Mr Crumlin of the MUA agrees.
"Consumption is predicated upon jobs," he said.
"In our society human beings drive growth.
"The whole thing is distorted. It says business values prevail over social values. There needs to be a check and a balance over how these things are introduced and why.""
"Perform complex office tasks: WorkFusion makes software that automatically assesses a project to see what parts can be fully automated, which parts can be crowdsourced to a freelance network like Elance, and what still needs to be handled by humans. All the while, it analyzes performance, for instance by asking freelancers questions it already knows the answers to, so that it can test their capabilities. The platform reduces the need for in-house staff by making use of freelancers, but then it looks to do away with them as well. "Even as the freelancers work under the direction of the system, they are simultaneously generating the training data that will gradually lead to their replacement," Ford writes."
"That’s the potential of self-driving cars — the outright extinction of car ownership. And with that, the elimination of entire industries built up around the existence of car ownership like: mechanics, car washes, parking, valets, body shops, rental companies, car insurance, car loans, and on and on. Even hugely expensive and capital intensive mass-transit infrastructure projects like streetcars and light rail can be dropped in favor of vastly cheaper on demand robotic “transportation clouds”, and all those construction and maintenance jobs right along with it."
In previous times, increasing earnings resulted in the hiring of more people. Thus both the Democratic approach (add money to the economy to increase earnings that way) or the Republican approach (cutting taxes or regulations) could work.
But not this time. The Bush Tax cuts had little effect on job creation. And the stimulus may have kept things from getting worse but do not seem to be providing the long lasting benefit they have in the past.

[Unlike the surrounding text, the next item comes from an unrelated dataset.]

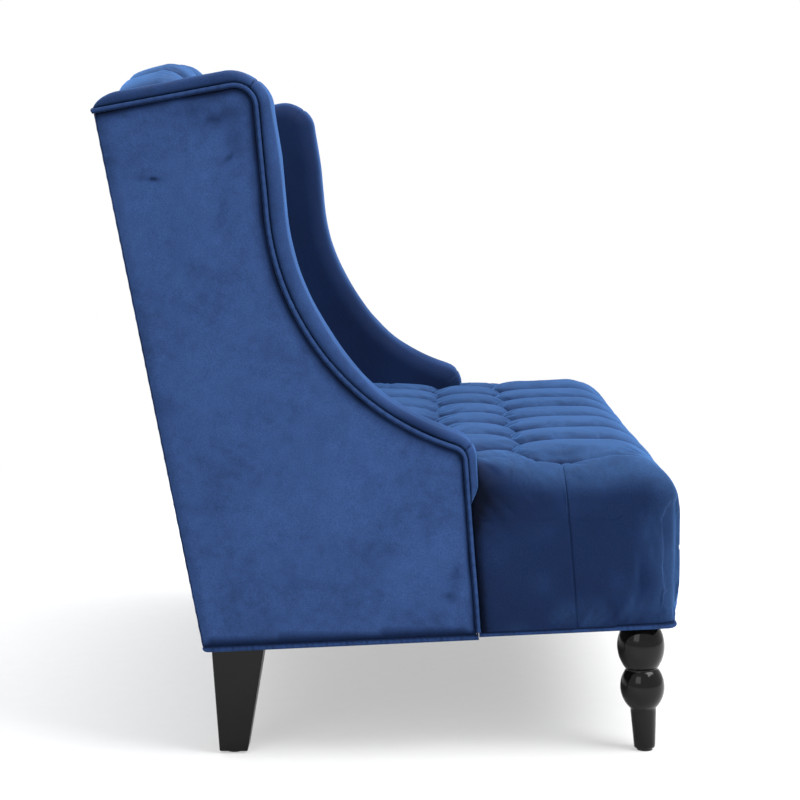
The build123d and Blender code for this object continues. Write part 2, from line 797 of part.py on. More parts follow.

Neither approach works like it did in the past.
It may really be different this time. What worked in the 20th century may not work in the 21st.
I expect the reason is that technological solutions are simply replacing the need for more people as companies expand profits. Moore's law is now making an indelible impact on the job market. Technology does the jobs of people much too well.
In my own field, a robot can do 100 times the work of technicians. So what happens to those 100 technicians that had been paid a pretty good wage?
Technology is not only driving down the price to do things. It is driving down the cost of labor to the point where many people may simply never find a job that pays a living wage.
"As I often say, in a connected world, unless your skills are world-class, you are a commodity.
However there are three domains in which individuals and organizations can transcend commoditization and push their value creation to the other end of the spectrum, where they can command their price and choose their work.
The three domains are:
EXPERTISE. As more information is available, deep specialist world-class expertise that can be applied to create value for clients is the heart of much global value creation. That expertise must be broad-based, up-to-the-minute, and directly relevant to real-world issues.
RELATIONSHIPS. Expertise in isolation is not useful. The rich sets of relationships that form networks are at the heart of value creation. Those who can connect expertise and facilitate the co-creation of value in relationships will be at the heart of the economy.
INNOVATION. Innovation stems from connecting expertise, ideas, insights, and experience. Those who have original perspectives or can elicit new frames by bringing together diversity can capture and share extraordinary pools of value.
The future is stark. There will be a large and increasing divide between those who have one or more of these core strengths, and those who do not and whose livelihoods are on an ongoing path of commoditization."